Pernod, composed by Johnny Mandel, is a fun piece that keeps musicians on their toes. This performance exemplifies the collaborative nature of the band.
Let's Sail Away is a piece I wrote in the early '90s, originally called Looe Key. I added lyrics for Veronica to sing.
This iteration of Pennies from Heaven
stems from the classic Oscar Peterson/Stan Getz recording. Veronica, Richard and I were talking about that great recording after playing a jazz festival. During breakfast the next morning, Richard sat at the piano playing Stan Getz's solo. Veronica had written lyrics the night before and joined in. Her vocalese is marvelous!
Ginza Samba is composed by Vince Guaraldi, the pianist widely known for his soundtrack to A Charlie Brown
Christmas. This is another piece where the vocal role is that of a horn player. While I was distilling the repertoire for this album, Veronica insisted we record it. Her performance captures her essence as a jazz singer.
Beauty Becomes Her is a piece I wrote last year. I asked Veronica to add lyrics, and in doing so she demonstrated her prowess. I believe the band's enjoyment shines through on this track.
Rhapsody in Blue is perhaps Gershwin's most famous large-scale work. This arrangement was commissioned by the Celebration Foundation of Celebration, Florida. Given free rein, I drew from Billy Strayhorn's adaption for the Duke Ellington band, adding a section with nods to Horace Silver, Art Blakey and Benny Golson, artists deeply rooted in the blues.

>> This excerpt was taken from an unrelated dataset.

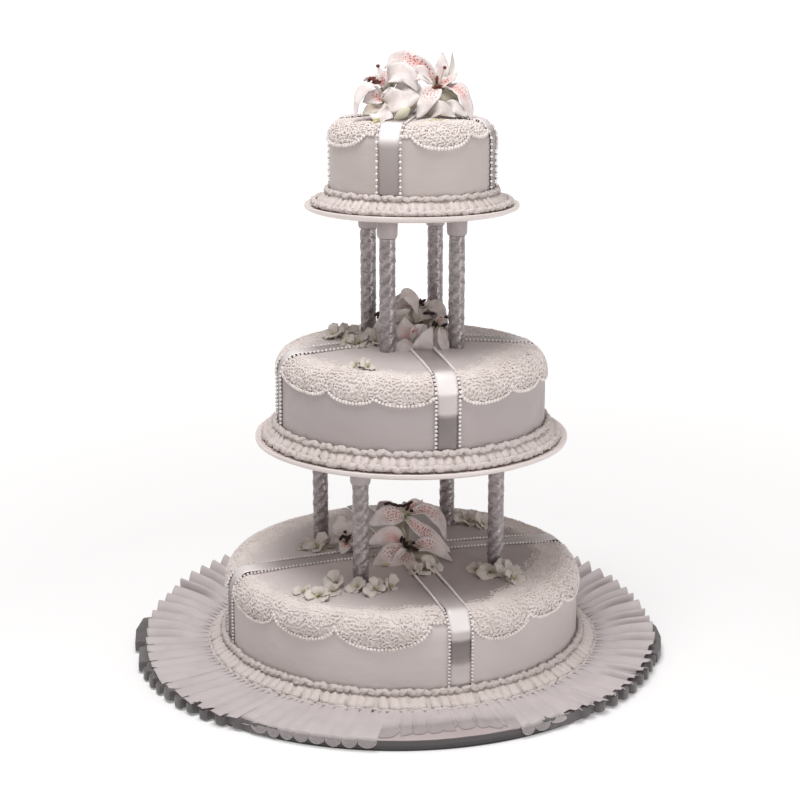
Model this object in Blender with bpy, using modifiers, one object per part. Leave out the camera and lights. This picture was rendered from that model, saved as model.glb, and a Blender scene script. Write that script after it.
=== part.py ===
"""A wedding cake of three iced tiers on twisted pillars, with its plates, cake board and pleated frill.

Lengths are in metres, +Z is up, and the board stands on Z = 0 with its middle at the origin.
A turn is an angle in degrees seen from above, from the front (-Y) towards the right (+X).
"""

import math
from dataclasses import dataclass

import bmesh
import bpy
from mathutils import Matrix, Vector

GAP = 0.0003  # left between pieces that touch

# Board and plates
BOARD_RADIUS = 0.268
BOARD_HEIGHT = 0.012
BOARD_BEVEL = 0.0015
PLATE_THICKNESS = 0.005
PLATE_LIP = 0.0015  # how far the rim of a plate stands up
PLATE_RIM = 0.004  # width of that rim
PLATE_UNDERCUT = 0.003
MIDDLE_PLATE_RADIUS = 0.1665
TOP_PLATE_RADIUS = 0.112
SOCKET_RADIUS = 0.0105
SOCKET_HEIGHT = 0.0235
SOCKET_SIDES = 10
ROUND_STEPS = 36  # sides of the large turned pieces

# Pillars
PILLAR_RADIUS = 0.009
PILLAR_GROOVE = 0.0014
PILLAR_LOBES = 4
PILLAR_BANDS = 8
PILLAR_TWIST = 250.0
PILLAR_TURNS = (0, 90, 180, 270)

# Icing
EDGE_RADIUS = 0.020  # the rounding at the top edge of each tier
BORDER_HEIGHT = 0.020
ROPE_RADIUS = 0.0042
LACE_THICKNESS = 0.0016
LACE_HEM = 0.002  # how far the lace hangs between two scallops
LACE_SPAN = 80  # most degrees that one collar covers

# Ribbons
RIBBON_WIDTH = 0.022
RIBBON_THICKNESS = 0.0008
RIBBON_CLEAR = 0.0165  # from a ribbon's middle line to the lace beside it

# Frill
FRILL_PLEATS = 30
FRILL_THICKNESS = 0.0012
FRILL_INNER = 0.2185  # from the middle of the bottom tier
FRILL_OUTER = 0.270
FRILL_OUTER_WAVE = 0.0025  # half the depth of a pleat at the outer edge
FRILL_INNER_WAVE = 0.0005
FRILL_FRONT_LIFT = 0.0035  # of the outer edge, over the board
FRILL_BACK_LIFT = 0.0215
SKIRT_SIDE_RADIUS = 0.283
SKIRT_BACK_RADIUS = 0.270
SKIRT_HEIGHT = 0.006
SKIRT_WAVE = 0.0022
SKIRT_TURNS = (42, 335)


@dataclass(frozen=True)
class Tier:
    """One iced cake: where it stands, its size, and what is laid out on it."""

    name: str
    centre_x: float
    base: float
    radius: float
    height: float  # from the base to the middle of its top
    crown: float  # how much the middle stands above the start of the rounded edge
    ribbon_turn: float
    border_flare: float  # how far the piped border reaches out from the wall
    shells: int
    scallops: tuple  # depth of each lace scallop down the wall, from ribbon to ribbon
    lace_inner: float  # where the lace starts, as a part of the way out to the rounded edge
    lace_turns: int  # steps along each lace collar

    @property
    def top(self):
        return self.base + self.height

    @property
    def crown_radius(self):
        """Where the crown meets the rounded edge."""
        return self.radius - EDGE_RADIUS + EDGE_RADIUS * math.sin(self.crown_slope)

    @property
    def crown_slope(self):
        return math.atan(2 * self.crown / (self.radius - EDGE_RADIUS))

    @property
    def edge_centre(self):
        """Height of the centre of the rounded edge's arc."""
        return self.top - self.crown - EDGE_RADIUS * math.cos(self.crown_slope)

    def surface(self, radius):
        """Height of the top at this distance from the middle."""
        if radius <= self.crown_radius:
            return self.top - self.crown * (radius / self.crown_radius) ** 2
        out = min(radius - self.radius + EDGE_RADIUS, EDGE_RADIUS)
        return self.edge_centre + math.sqrt(EDGE_RADIUS**2 - out**2)

    def skin(self, way):
        """(radius, height) and outward normal on the icing: way runs 0 to 1 over the crown,
        1 to 2 round the edge and 2 to 3 down the wall. A negative way is across the middle."""
        side = -1 if way < 0 else 1
        way = abs(way)
        if way <= 1:
            radius = way * self.crown_radius
            slope = self.crown_slope * way
            height = self.top - self.crown * way**2
        elif way <= 2:
            slope = self.crown_slope + (math.pi / 2 - self.crown_slope) * (way - 1)
            radius = self.radius - EDGE_RADIUS + EDGE_RADIUS * math.sin(slope)
            height = self.edge_centre + EDGE_RADIUS * math.cos(slope)
        else:
            slope = math.pi / 2
            radius = self.radius
            height = self.edge_centre + (self.base - self.edge_centre) * (way - 2)
        return Vector((side * radius, height)), Vector((side * math.sin(slope), math.cos(slope)))

    def way_down(self, depth):
        """The way that lies this far below the rounded edge."""
        return 2 + depth / (self.edge_centre - self.base)


MIDDLE_PLATE = 0.236  # heights of the undersides of the plates
TOP_PLATE = 0.482

BOTTOM = Tier("bottom", 0.006, BOARD_HEIGHT, 0.190, 0.097, 0.006, 17.6, 0.024, 26,
              (0.010, 0.016, 0.022), 0.70, 6)
MIDDLE = Tier("middle", 0.0155, MIDDLE_PLATE + PLATE_THICKNESS, 0.142, 0.101, 0.008, 14.3, 0.0195, 24,
              (0.006, 0.012, 0.016), 0.64, 6)
TOP = Tier("top", 0.016, TOP_PLATE + PLATE_THICKNESS, 0.0855, 0.094, 0.006, -16.0, 0.021, 20,
           (0.016, 0.006), 0.58, 4)
TIERS = (BOTTOM, MIDDLE, TOP)


@dataclass(frozen=True)
class Stage:
    """A ring of four pillars between a tier and the plate above it."""

    name: str
    centre_x: float
    ring_radius: float
    first_turn: float
    tier: Tier
    plate: float


LOWER = Stage("lower", 0.010, 0.1055, -26.4, BOTTOM, MIDDLE_PLATE)
UPPER = Stage("upper", 0.016, 0.0528, -28.8, MIDDLE, TOP_PLATE)

# Lilies: tier, number, middle of the base (from the tier's middle, and above its top),
# the way the flower faces, length of the trumpet, reach of the petals
LILIES = (
    (TOP, 1, (0.008, -0.010, 0.004), (0.75, -0.30, 1.00), 0.046, 0.040),
    (TOP, 2, (-0.004, 0.012, 0.004), (-0.35, 0.60, 1.00), 0.044, 0.036),
    (TOP, 3, (-0.014, -0.008, 0.005), (-0.90, -0.60, 0.85), 0.032, 0.030),
    (MIDDLE, 1, (-0.002, 0.010, 0.004), (-0.10, 0.20, 1.00), 0.040, 0.030),
    (MIDDLE, 2, (0.012, 0.002, 0.005), (1.00, 0.20, 1.10), 0.024, 0.024),
    (MIDDLE, 3, (0.002, -0.012, 0.005), (0.25, -1.00, 0.90), 0.026, 0.026),
    (BOTTOM, 1, (0.000, 0.012, 0.004), (0.10, 0.15, 1.00), 0.046, 0.048),
    (BOTTOM, 2, (0.006, -0.016, 0.005), (0.35, -1.00, 0.90), 0.030, 0.032),
    (BOTTOM, 3, (-0.018, -0.004, 0.006), (-1.00, -0.25, 0.90), 0.030, 0.032),
)
PETAL_THICKNESS = 0.0016
TRUMPET_FOOT = 0.003  # radius where the flower meets its stem
TRUMPET_WAIST = 0.007
PETAL_SHOULDER = 0.55  # how far out the petals start to turn over, as a part of their reach
PETAL_DROOP = 0.92  # height of their tips, as a part of the flower's length
THROAT_RADIUS = 0.004
THROAT_FLOOR = 0.6  # how far up the flower its hollow starts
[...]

Home Blues is from Gershwin's An American in Paris. This melodic statement is found in the middle of the original work. It appears with an additional verse here-a nice touch.
Vou Deitar e Rolar / Aviso Aos Navegantes was arranged by Veronica. It's a wonderful vehicle for the band.

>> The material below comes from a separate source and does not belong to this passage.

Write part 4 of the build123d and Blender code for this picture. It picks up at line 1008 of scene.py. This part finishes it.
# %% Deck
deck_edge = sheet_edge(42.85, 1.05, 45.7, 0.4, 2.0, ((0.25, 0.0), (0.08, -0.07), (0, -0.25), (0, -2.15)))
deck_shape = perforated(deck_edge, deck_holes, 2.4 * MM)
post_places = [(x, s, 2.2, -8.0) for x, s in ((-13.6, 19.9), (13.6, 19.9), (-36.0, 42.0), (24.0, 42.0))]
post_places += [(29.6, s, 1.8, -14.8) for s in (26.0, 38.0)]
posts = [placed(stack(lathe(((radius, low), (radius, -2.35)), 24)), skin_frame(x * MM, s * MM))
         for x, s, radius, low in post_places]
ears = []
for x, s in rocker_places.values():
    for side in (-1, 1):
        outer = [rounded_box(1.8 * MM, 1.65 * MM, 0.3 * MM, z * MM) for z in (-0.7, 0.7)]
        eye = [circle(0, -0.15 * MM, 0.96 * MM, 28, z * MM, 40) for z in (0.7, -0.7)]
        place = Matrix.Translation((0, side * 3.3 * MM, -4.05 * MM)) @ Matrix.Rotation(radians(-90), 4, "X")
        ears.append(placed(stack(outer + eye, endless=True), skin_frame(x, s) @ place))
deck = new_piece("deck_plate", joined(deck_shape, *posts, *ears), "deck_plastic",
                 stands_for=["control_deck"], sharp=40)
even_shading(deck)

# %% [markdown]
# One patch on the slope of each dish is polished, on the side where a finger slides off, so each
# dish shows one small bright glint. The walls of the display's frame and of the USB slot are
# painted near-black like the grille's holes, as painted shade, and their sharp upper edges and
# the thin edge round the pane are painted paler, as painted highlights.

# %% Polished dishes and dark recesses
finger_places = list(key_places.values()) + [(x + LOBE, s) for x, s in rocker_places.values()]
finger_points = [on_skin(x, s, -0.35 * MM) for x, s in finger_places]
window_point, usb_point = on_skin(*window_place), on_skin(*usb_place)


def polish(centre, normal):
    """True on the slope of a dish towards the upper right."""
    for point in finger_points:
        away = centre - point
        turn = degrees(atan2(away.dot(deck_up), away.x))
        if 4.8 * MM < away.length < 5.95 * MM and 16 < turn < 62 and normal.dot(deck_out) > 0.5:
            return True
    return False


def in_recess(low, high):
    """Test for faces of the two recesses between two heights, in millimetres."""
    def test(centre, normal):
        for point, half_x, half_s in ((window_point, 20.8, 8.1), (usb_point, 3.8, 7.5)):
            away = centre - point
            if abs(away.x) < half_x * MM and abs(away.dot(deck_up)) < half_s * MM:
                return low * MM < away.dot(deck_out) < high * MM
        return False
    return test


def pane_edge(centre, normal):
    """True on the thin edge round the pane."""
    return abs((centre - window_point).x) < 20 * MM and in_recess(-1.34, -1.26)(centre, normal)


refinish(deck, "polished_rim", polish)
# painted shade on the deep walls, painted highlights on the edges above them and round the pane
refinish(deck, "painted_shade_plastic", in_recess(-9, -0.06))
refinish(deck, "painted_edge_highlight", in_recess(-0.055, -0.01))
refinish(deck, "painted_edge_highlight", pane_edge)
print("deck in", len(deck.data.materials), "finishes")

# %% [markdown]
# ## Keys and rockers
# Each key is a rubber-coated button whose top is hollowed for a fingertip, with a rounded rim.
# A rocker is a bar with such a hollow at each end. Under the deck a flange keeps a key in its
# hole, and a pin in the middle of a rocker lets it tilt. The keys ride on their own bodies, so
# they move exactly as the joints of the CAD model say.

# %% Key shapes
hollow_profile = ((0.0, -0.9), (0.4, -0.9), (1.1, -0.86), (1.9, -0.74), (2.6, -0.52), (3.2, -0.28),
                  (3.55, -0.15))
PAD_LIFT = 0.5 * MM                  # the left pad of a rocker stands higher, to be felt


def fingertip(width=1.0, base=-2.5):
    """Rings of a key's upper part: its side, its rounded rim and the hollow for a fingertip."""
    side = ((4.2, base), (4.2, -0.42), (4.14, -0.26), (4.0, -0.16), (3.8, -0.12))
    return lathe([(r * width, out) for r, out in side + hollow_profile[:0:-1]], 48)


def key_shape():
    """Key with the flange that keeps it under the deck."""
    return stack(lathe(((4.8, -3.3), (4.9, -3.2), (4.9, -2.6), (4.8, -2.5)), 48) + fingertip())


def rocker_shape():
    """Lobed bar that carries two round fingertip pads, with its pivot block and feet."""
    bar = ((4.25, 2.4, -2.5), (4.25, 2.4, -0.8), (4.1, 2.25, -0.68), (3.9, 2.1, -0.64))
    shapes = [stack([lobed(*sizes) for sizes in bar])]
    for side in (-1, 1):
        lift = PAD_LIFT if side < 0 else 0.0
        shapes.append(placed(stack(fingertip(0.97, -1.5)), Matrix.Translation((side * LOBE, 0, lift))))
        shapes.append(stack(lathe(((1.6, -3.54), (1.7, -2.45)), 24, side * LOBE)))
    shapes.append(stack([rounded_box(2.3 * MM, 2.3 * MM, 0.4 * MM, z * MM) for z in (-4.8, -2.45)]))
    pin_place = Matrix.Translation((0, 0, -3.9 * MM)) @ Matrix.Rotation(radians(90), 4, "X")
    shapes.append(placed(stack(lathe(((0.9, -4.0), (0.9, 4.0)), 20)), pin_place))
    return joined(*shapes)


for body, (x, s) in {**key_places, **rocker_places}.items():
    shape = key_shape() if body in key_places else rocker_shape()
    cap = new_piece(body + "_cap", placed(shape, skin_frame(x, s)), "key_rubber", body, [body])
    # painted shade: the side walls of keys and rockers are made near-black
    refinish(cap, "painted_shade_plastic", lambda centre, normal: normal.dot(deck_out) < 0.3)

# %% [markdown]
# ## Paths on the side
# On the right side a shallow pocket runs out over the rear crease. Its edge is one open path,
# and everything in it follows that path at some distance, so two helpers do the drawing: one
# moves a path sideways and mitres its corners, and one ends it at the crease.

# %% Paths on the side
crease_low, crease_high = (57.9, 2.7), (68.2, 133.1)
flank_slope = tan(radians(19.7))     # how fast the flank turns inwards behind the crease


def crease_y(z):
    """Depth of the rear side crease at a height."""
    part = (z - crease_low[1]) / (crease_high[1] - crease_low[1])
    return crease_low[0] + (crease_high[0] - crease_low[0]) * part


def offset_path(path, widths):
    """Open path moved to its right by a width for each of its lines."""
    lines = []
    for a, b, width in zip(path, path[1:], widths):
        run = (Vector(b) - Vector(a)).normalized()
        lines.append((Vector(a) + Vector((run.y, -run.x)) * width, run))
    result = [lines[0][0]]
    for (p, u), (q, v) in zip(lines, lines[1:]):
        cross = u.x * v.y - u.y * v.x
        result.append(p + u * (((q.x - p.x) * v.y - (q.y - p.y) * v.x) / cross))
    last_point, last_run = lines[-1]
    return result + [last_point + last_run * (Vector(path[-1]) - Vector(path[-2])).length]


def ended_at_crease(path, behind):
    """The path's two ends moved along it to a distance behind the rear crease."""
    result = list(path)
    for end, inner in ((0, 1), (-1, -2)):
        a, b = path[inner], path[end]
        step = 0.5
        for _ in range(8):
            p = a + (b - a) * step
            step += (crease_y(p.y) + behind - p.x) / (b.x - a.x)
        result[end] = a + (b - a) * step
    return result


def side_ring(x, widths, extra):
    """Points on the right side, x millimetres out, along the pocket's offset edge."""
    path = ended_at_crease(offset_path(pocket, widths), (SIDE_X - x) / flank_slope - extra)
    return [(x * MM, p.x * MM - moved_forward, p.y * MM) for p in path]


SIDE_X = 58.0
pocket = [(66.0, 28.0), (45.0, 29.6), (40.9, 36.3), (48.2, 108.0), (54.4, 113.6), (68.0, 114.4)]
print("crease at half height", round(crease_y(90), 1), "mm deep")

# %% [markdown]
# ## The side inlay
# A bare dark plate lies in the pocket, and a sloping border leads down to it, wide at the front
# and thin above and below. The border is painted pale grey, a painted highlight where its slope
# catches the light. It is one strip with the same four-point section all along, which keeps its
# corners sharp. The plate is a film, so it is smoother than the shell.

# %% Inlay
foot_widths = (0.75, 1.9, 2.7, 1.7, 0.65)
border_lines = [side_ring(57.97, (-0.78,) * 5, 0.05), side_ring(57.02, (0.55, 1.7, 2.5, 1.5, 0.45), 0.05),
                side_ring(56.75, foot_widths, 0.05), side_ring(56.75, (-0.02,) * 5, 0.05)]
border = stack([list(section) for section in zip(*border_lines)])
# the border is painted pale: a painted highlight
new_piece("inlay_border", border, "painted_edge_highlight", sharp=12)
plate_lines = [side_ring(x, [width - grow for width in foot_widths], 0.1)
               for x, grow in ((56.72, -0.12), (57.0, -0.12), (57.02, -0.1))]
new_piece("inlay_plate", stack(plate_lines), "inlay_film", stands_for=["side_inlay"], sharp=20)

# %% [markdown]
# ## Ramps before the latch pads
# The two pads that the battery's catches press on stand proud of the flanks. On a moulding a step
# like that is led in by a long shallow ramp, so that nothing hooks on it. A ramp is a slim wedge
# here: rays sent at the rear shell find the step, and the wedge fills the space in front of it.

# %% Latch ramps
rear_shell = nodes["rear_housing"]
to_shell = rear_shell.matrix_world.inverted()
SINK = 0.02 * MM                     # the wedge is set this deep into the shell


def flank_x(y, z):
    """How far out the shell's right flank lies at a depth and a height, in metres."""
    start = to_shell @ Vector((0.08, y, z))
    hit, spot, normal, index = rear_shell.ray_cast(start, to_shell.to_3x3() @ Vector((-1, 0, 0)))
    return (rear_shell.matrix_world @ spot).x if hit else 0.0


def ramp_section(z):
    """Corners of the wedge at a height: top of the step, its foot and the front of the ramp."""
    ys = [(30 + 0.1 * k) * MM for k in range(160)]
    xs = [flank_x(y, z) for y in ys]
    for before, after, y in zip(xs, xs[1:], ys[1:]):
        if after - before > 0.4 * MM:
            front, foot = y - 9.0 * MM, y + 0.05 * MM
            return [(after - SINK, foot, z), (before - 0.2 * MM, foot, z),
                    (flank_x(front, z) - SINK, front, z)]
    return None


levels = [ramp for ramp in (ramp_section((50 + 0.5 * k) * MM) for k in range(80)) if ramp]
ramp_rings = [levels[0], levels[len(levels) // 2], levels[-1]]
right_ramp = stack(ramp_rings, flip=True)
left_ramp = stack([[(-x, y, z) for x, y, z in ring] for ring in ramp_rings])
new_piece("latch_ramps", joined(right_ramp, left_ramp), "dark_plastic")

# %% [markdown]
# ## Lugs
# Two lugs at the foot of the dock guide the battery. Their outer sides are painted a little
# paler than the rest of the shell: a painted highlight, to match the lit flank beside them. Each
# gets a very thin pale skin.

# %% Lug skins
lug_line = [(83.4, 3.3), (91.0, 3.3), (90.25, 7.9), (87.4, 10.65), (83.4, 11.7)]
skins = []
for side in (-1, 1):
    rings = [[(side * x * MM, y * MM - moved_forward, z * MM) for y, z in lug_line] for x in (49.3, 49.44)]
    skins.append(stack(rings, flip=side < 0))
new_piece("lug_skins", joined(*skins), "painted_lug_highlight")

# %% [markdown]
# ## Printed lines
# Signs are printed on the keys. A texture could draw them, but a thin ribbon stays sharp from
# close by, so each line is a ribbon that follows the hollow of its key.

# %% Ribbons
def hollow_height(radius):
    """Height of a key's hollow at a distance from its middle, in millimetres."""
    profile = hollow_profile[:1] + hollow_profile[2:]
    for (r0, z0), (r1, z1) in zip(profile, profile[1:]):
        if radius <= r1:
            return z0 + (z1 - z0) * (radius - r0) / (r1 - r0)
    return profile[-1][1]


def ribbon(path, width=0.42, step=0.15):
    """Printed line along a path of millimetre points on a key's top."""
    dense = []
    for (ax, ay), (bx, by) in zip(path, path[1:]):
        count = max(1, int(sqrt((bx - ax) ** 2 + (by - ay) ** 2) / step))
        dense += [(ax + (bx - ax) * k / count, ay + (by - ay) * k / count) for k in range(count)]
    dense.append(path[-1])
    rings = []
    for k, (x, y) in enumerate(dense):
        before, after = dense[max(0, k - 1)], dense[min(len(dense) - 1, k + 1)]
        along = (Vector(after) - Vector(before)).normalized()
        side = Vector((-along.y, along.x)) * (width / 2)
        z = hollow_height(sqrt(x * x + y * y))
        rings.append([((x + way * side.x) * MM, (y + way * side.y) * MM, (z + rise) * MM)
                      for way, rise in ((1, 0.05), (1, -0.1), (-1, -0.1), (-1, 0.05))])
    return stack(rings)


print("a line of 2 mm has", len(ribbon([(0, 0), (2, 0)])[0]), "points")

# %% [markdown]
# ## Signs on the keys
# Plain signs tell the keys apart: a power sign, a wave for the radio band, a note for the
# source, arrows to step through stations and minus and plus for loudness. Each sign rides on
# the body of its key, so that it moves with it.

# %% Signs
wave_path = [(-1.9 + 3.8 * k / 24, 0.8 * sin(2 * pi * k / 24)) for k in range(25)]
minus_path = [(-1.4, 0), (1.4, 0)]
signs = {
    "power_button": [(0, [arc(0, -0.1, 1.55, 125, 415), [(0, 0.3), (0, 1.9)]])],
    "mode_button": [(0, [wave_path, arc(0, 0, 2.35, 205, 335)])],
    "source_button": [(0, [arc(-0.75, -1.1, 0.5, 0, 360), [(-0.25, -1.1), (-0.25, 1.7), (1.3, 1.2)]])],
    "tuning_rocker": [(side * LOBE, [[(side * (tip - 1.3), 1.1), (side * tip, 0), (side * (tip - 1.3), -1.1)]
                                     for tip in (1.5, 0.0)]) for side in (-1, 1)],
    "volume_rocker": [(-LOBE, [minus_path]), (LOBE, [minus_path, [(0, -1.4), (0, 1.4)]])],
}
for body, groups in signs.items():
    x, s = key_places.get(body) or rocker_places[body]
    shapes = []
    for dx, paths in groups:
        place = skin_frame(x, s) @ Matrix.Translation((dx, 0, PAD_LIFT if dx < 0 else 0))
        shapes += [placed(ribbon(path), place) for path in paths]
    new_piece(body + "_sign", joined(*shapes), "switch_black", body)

My Mistress' Eyes is an original composed around the Shakespearean sonnet of the same name. I wrote it a few years back for a show called Shakespeare Swings! performed at the Dr. Phillips Center for the Performing Arts in Orlando.
As for Dream
a Little Dream
of Me, I've always been attracted to the lyric and the modulation on the bridge. Veronica sings it as if it was her own tune.